Gleichwohl ließen die Betreuer anfangs keine unkontrollierten Telefonate mit dem Jugendamt zu. Denn die Mädchen hätten „bei der Ankunft rebelliert“ – später aber angeblich nicht mehr weg gewollt. Manchmal seien die Betreuer vom Amt gebeten worden, über Lautsprecher mitzuhören, sagte P. „Wenn die Mädchen beleidigend wurden, waren wir gebeten, das zu unterbinden.“ Ganz selten habe man den Telefonhörer auf die Gabel legen müssen.

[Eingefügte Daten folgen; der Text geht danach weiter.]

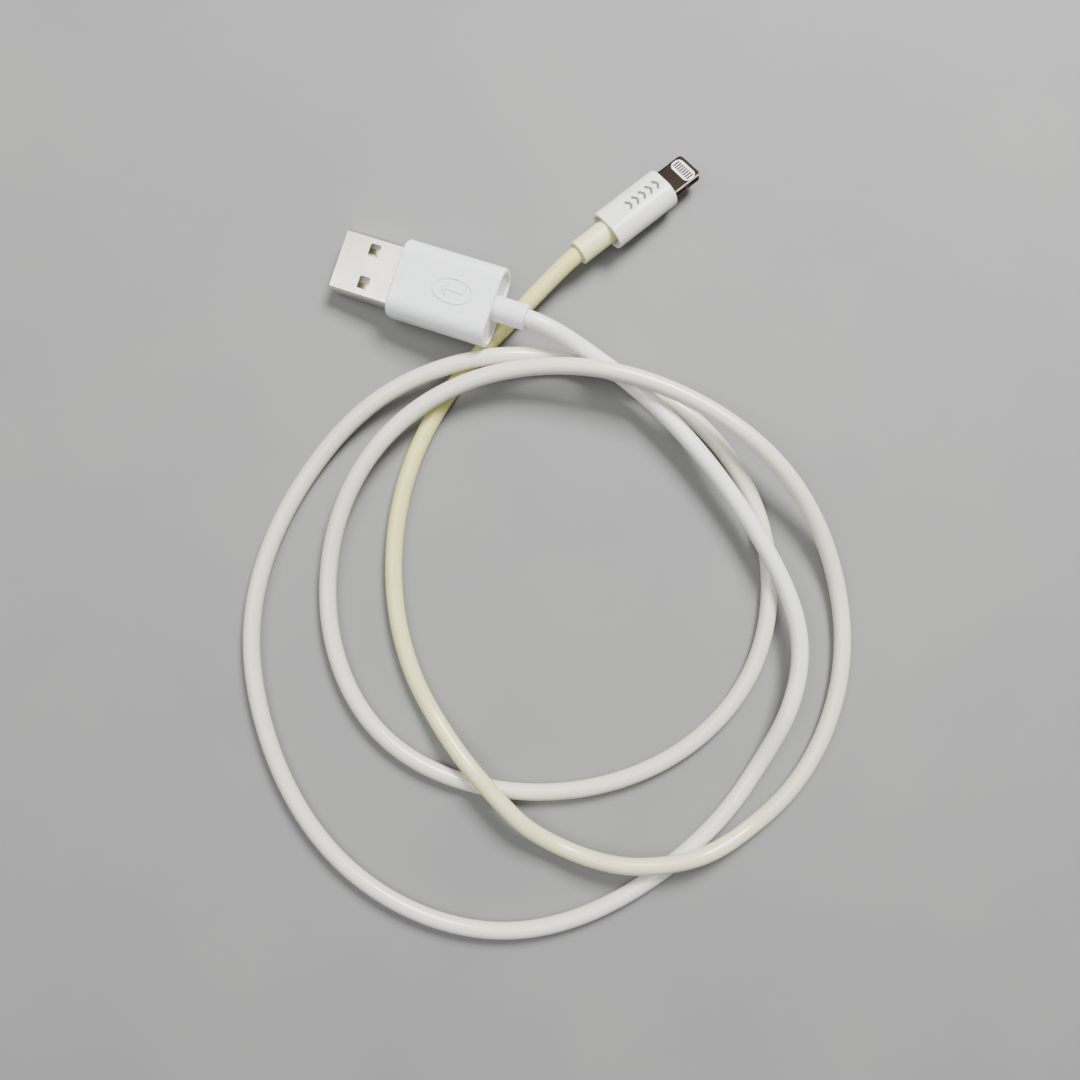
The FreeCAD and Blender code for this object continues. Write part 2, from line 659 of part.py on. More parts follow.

P. spielt eine zentrale Rolle in der Friesenhof-Causa: Er betrieb die „Akquise“, hielt Kontakt zu Jugendämtern, die Heimplätze suchen. Er sei auch für die Neuaufnahme und die Abholung der Mädchen zuständig gewesen. Er war zeitweise Teil der Geschäftsleitung und bei Einstellungsgesprächen dabei. Das Heim hatte Mühe, Fachkräfte zu finden, die mit ihrem pädagogischen Konzept arbeiten wollen. Genau wie P. selbst, waren viele der Beschäftigten ungelernt.

Er war auch im Frühjahr 2007 dabei, als Kollegen eine Fortbildung beim Berufsförderungswerk in Kiel zum Anti-Gewalt-Trainer (AGT) nach dem „Hamelner Modell“ gemacht haben. Das ist eine sehr umstrittene Strömung in der Pädagogik, weil die Teilnehmer psychisch an ihre Grenzen gebracht werden. Gerade für traumatisierte Jugendliche gilt diese Therapie als ungeeignet.

Später sei so ein Kurs auch mit Bewohnerinnen und Mitarbeitern durchgeführt worden. Auf die Frage, ob es stimme, dass die Mädchen dort von Gewalterlebnissen ihre Kindheit berichten mussten, sagte der Zeuge: „Niemand muss etwas äußern.“

Der Kursleiter, der in Kiel die Ausbildung durchgeführt hatte, hat laut dem Zeugen von 2007 bis 2008 die pädagogische Leitung des Friesenhofs übernommen. Dieser Fakt wurde bei der PUA-Sitzung erstmals bekannt. Der Einfluss dieser pädagogischen Strömung auf das Heim war somit groß.

Einen Ort für sich hatten die Mädchen in den Friesenhof-Heimen nicht

Laut Aussage von P. erhielt besagter Kursleiter von der Friesenhof-Inhaberin Barbara Janssen sogar das Angebot, die Firma zu übernehmen. Doch daraus wurde nichts. Stattdessen sollte P. den Betrieb kaufen. Die Betreiberin sei 2010 mit dem Vorschlag auf ihn zugekommen. Doch auch dazu kam es nicht – wegen „kommunikativer Probleme“.

Die Suche nach einem Leiter ging weiter: Im November 2013 habe ihn Inhaberin Janssen zu einem Essen mit dem Ex-Boxer Lothar Kannenberg eingeladen. Der betreibt ein umstrittenes Erziehungscamp in Kassel. „Es hieß, Herr Kannenberg wird die Geschäftsführung der Mädchencamps übernehmen“, berichtet P. Er habe das gut gefunden und vorgeschlagen, dass Kannenberg erst das Haus kennenlerne. Deshalb seien er und zwei seiner Mitarbeiter eine Weile „vor Ort“ gewesen.

P. verließ den Friesenhof 2014 im Streit: Er sei ohne sein Wissen als Geschäftsführer im Handelsregister stehengeblieben. Mit ihm ging ein halbes Dutzend weiterer Mitarbeiter.

Die Vernehmung von Kannenberg fiel am Montag aus. In den nächsten Wochen werden weitere Mitarbeiter, ehemalige Bewohnerinnen und Heimleiterin Janssen aussagen.